Notice is a due process argument.  Without adequate notice that a court will be considering child support obligations and an opportunity to have your side heard regarding such allocations, a court should not, constitutionally, be able to issue a decision about child support order that obligates you to pay child support.  The SCOV initially feints at the same conclusion it drew from Courses 1 and 2: Mother had opportunity to argue inadequate notice in Oklahoma, and is precluded from doing so in Vermont now.

But the SCOV adds insult to injury, and goes so far as to reject Mother’s notice argument on the merits.  Mother was supposed to know what would happen when Oklahoma changed custody of P.P. to Father:  Obviously, Father would then have the right to request child support.  Oklahoma didn’t need to give Mother notice that she, as much as Father, would be responsible for contributing monetarily for P.P.’s support, and that Oklahoma would consider this once Father got custody.

Furthermore, Mother asked that the issues of custody and child support be bifurcated—heard separately—so she clearly knew that child support would be decided eventually.  Although, she also thought that the court would be allocating support payments owed to her and not from her. 

The SCOV concludes, however, that “owing and being owed child support are sufficiently related.”  Due process was not violated under these circumstances, even if Mother had inadequate notice that Oklahoma would be deciding whether she owed child support.  After all, the SCOV opines, Mother must have had some “ominous inkling” that she’d end up owing child support after Father took custody before the decision, and doubly so when she decided not to appeal it.

The SCOV also rejects Mother’s second argument on notice grounds, claiming that she never got notice of the Oklahoma magistrate hearing resulting in default judgment against her for Father’s $7,600 claim.  Instead of challenging the amount of the judgment, Mother attacked the validity of the Oklahoma Support Order that got her into this mess.  The magistrate noted that the parties did not seem to disagree on the amount of arrearages owed and issued default judgment in Father’s favor.  Here too, Mother failed to appeal.

At any rate, the SCOV concludes, the magistrate’s order simply determined how much was owed, and it was unrelated to the jurisdictional challenges Mother raises to the Oklahoma Support Order.  Mother does not have a defense to the registration and enforcement of the Oklahoma Support Order.  Father wins on Case No. 1—the trial court was correct.

Course 4: Dessert

Now we come to the piece de resistance—dessert.  Before both the magistrate and the trial court, OCS won and Mother lost on the question of whether Vermont had personal jurisdiction over Father (an Oklahoma resident, in case you’ve forgotten) to collect child support under Mother’s Georgia Support Order.  On appeal, Mother argues that, because Father’s Oklahoma Support Order incorporated her Georgia Support Order, when Father registered his order in Vermont, he “necessarily registered” Mother’s order in Vermont, and thereby waived any objection to personal jurisdiction.

Fortunately for Mother, the SCOV disagrees with the trial court on this question.  Father submitted to personal jurisdiction in Vermont.  By initiating the proceeding in Vermont to register and enforce his Oklahoma Support Order, he filed a “responsive document” that, under UIFSA, waives personal jurisdiction.  This is true, the SCOV concludes, even though OCS, not Father, initiated the proceedings in Vermont.  Technically Father is the plaintiff in the action, and OCS could not have gotten involved if he had not requested its aid. 

The SCOV also decides that UIFSA’s limited immunity provision does not apply here.
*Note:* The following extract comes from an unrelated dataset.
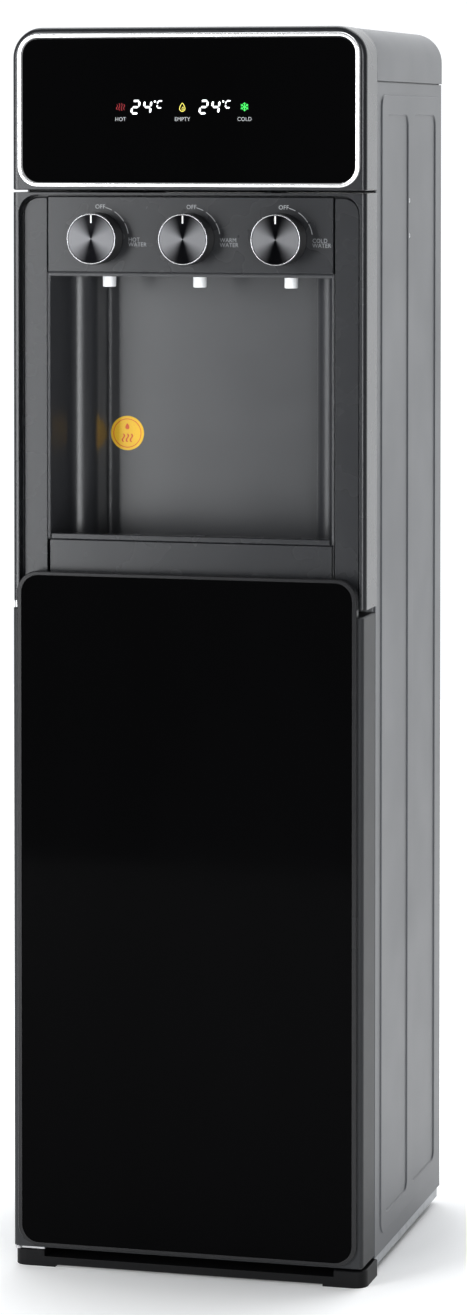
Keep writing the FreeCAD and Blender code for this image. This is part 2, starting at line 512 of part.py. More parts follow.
SW_X = (-125.5, -104.5)         # the two rocker centres
sw = fuse(prism(rr(-139, -91, 696, 764, 2.5), "xz", Y_REAR - 2.5, Y_REAR), box(-135, -95, 132, 157, 700, 760))
sw = fuse(box(-135.0, -95.0, 132, Y_REAR, 700, 760))
sw = cut(sw, *[box(x - 8, x + 8, 138, 170, 709, 751) for x in SW_X])
sw = cut(sw, *[cyl(1.55, (x - 9.5, 147.0, 730), (1, 0, 0), 19) for x in SW_X])
save("switch_housing", sw)


def rocker(x):
    """Rocker with two flat faces meeting over its pivot; tilted at rest so that the upper half is pressed in."""
    s = prism([(139.8, 730), (147.0, 712.2), (153.4, 711.0), (156.6, 730), (153.4, 749.0), (147.0, 747.8)], "yz", x - 7.5, x + 7.5)
    s = s.fuse(cyl(1.5, (x - 9.3, 147.0, 730), (1, 0, 0), 18.6)).removeSplitter()
    s.rotate(V(x, 147.0, 730), V(1, 0, 0), 7)
    return s


save("hot_switch_rocker", rocker(SW_X[0]))
save("cold_switch_rocker", rocker(SW_X[1]))

gland = fuse(cyl(13, (-60, 157.0, 604), (0, 1, 0), 1.0), cyl(8.0, (-60, 145, 604), (0, 1, 0), 12.5), cyl(11, (-60, 150, 604), (0, 1, 0), 5.5))
gland = cut(gland, cyl(4.0, (-60, 140, 604), (0, 1, 0), 30))
save("cord_gland", gland)

# ---------------------------------------------------------------- door and its hardware
door = prism([(-DOOR_W, DOOR_Z0), (DOOR_W, DOOR_Z0), (DOOR_W, DOOR_Z1), (-DOOR_W, DOOR_Z1)], "xz", DOOR_Y, DOOR_BACK)
door = fil(door, 4.5, lambda e: at_y(e, DOOR_Y) and e.BoundBox.XLength < 1)
door = cham(door, 1.2, lambda e: at_y(e, DOOR_Y) and e.BoundBox.ZLength < 1e-3)
door = cut(door, box(-DOOR_W + 2.6, DOOR_W - 2.6, -144.8, -90, DOOR_Z0 + 2.6, DOOR_Z1 - 2.6))
tongue = prism(rr(-148.8, 148.8, 548, TONGUE_Z - 0.1, 17.9, 0), "xz", DOOR_Y, -143.8)
door = door.fuse(tongue)
for z0, z1 in ((DOOR_Z0, 44), (541, DOOR_Z1)):
    door = door.fuse(box(-DOOR_W, -142, -146, -133, z0 + 0.4, z1 - 0.4).common(prism([(-DOOR_W, -148, 4.5), (100, -148), (100, -100), (-DOOR_W, -100)], "xy", z0, z1)))
for z in (150, 290, 430):
    door = door.fuse(box(-151.5, 151.5, -145.5, -134, z - 1, z + 1))
door = door.fuse(box(140, 151.5, -112, -107.0, 284, 316))
door = door.removeSplitter()
door = cut(door, cyl(PIN_BORE_R, (HINGE_X, HINGE_Y, DOOR_Z0 - 1), (0, 0, 1), 20), cyl(PIN_BORE_R, (HINGE_X, HINGE_Y, DOOR_Z1 - 19), (0, 0, 1), 20))
save("door_casing", door)

trim = prism(rr(-148.9, 148.9, 19.6, TONGUE_Z, 18), "xz", -151.0, DOOR_Y)
trim = cham(trim, 0.7, lambda e: at_y(e, -151.0))
trim = cut(trim, prism(rr(-145.1, 145.1, 22.5, 596.1, 15.1), "xz", -160, -140))
save("door_trim", trim)
dg = prism(rr(-145.0, 145.0, 22.6, 596.0, 15), "xz", -150.4, DOOR_Y)
dg = cham(dg, 0.4, lambda e: at_y(e, -150.4))
save("door_glass", dg)
save("door_strike_plate", cham(box(140.5, 150.5, -107.0, -104.6, 285, 315), 0.4, lambda e: at_y(e, -104.6)))
catch = fuse(box(138, 152, -102.4, -86, 280, 320), box(150, 152, -102.4, -70, 276, 324))
catch = cut(catch, box(140, 150, -103, -102.0, 283, 287), box(140, 150, -103, -102.0, 313, 317))
save("magnet_catch", catch)

lo = box(-154.2, -128, HINGE_Y + 0.6, -108, 14.5, 16.4).fuse(cyl(2.7, (HINGE_X, HINGE_Y, 14.5), (0, 0, 1), 1.9))
lo = lo.fuse(cyl(PIN_R, (HINGE_X, HINGE_Y, 15), (0, 0, 1), 17)).removeSplitter()
save("lower_hinge_bracket", lo)
up = box(-154.2, -140, HINGE_Y + 0.6, -108, 570.6, 573.0).fuse(cyl(2.6, (HINGE_X, HINGE_Y, 570.6), (0, 0, 1), 2.4))
up = up.fuse(cyl(PIN_R, (HINGE_X, HINGE_Y, 552), (0, 0, 1), 20)).removeSplitter()
save("upper_hinge_bracket", up)
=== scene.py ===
import json
import math
import bmesh
import bpy
from mathutils import Matrix, Vector

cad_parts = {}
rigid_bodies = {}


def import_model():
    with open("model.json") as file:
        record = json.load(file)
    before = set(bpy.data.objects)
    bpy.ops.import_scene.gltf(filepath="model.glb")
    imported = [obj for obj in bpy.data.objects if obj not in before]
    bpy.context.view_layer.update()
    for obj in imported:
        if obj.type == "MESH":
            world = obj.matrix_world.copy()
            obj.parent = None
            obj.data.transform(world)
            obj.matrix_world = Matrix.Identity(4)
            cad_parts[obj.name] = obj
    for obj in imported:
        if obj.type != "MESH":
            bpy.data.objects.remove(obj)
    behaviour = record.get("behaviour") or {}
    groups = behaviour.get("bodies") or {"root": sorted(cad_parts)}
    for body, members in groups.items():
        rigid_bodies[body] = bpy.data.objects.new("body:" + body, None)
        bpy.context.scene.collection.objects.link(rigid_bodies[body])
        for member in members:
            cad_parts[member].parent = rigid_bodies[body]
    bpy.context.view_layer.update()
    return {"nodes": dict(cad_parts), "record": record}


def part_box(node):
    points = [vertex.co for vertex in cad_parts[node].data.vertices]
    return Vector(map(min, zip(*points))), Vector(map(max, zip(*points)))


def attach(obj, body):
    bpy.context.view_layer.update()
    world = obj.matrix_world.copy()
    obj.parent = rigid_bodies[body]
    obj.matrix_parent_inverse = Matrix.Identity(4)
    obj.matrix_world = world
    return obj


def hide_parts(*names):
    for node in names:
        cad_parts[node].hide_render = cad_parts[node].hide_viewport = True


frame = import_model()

NODES = frame["nodes"]
MM = 0.001

# ------------------------------------------------------------------ camera
AZ, PITCH = math.radians(14.95), math.radians(2.0)
cam_data = bpy.data.cameras.new("view_camera")
cam = bpy.data.objects.new("view_camera", cam_data)
bpy.context.scene.collection.objects.link(cam)
cam.location = (0.955248, -3.569408, 0.970876)
look = Vector((-math.sin(AZ) * math.cos(PITCH), math.cos(AZ) * math.cos(PITCH), -math.sin(PITCH)))
cam.rotation_mode = "QUATERNION"
cam.rotation_quaternion = look.to_track_quat("-Z", "Y")
cam_data.sensor_width = 36.0
cam_data.lens = 4217.488 / 1315 * 36.0
cam_data.shift_y = -(657.5 - 282.108) / 1315
cam_data.clip_start, cam_data.clip_end = 0.05, 60
bpy.context.scene.camera = cam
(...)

This provision protects an individual seeking to enforce child support from risking waiver of personal jurisdiction in “another proceeding.”  Under this rule, the trial court had found that Father did not submit to personal jurisdiction merely by filing to register and enforce his Oklahoma Support Order.

Not so, says the SCOV, where the court is considering claims for outstanding child support between the same parties.  A second dispute concerning child support obligations between the same parents involving the same child, or even the same parents and a different child, are sufficiently related to justify asserting personal jurisdiction over Father despite UIFSA’s immunity provision. 
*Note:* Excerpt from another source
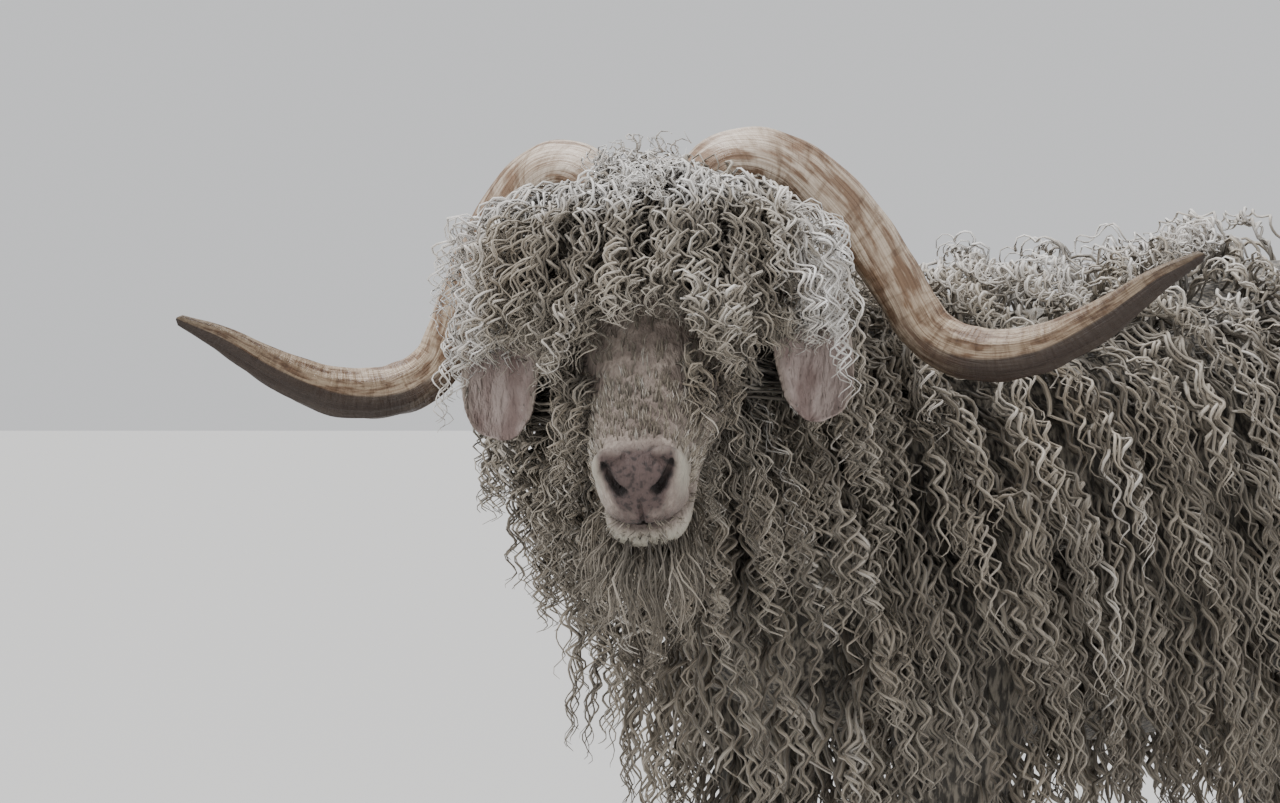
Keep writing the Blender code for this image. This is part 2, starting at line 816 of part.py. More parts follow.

The aim of UIFSA’s limited immunity provision was prevent a parent from waiving personal jurisdiction claims as a result of litigating collateral claims.  In this case, the SCOV decides, Father’s arrearages owed to Mother in this case are not collateral to Mother’s arrearages owed to Father, for two reasons.

First, a child support obligation exists for the benefit of the child or children, and not the receiving parent.  A parent’s expectation that she will be able to collect past due child support ultimately benefits the children.  The SCOV finds this justification compelling even though sometimes it means arrearage is collected well after the kids have long since flown the nest.  Both parents have a duty to meet their obligations as parents by “pick[ing] up the financial slack” and aiding the custodial parent with child support. 

Second, UIFSA was intended to “cure the problem of conflicting support orders entered by multiple courts.”  It is not only fair, reasonable, and efficient to have both child support claims be resolved in a single forum, it is in the interest of all parties involved.  When the dispute is over arrearages involving the same parents, the policy considerations justify an implicit override of UIFSA’s immunity provision.  The trial court got it wrong; Father was subject to personal jurisdiction in Case No. 2.

This means that Case No. 2 goes right back down to the trial court to be heard on the merits.  This includes Mother’s arguments as well as Father’s potential defenses.  Furthermore, the SCOV notes that this case should be treated as a counter-claim to Case No. 1.  So Father can bank today’s judgment against any obligations found.

In the end, even though Mother loses in Case No. 1, she gets a sweet remand in Case No. 2 for her arrearages claims.  A small victory for both parties seems only proper after such an epic battle. 

I don’t know about you, but after all that, I could use something to eat.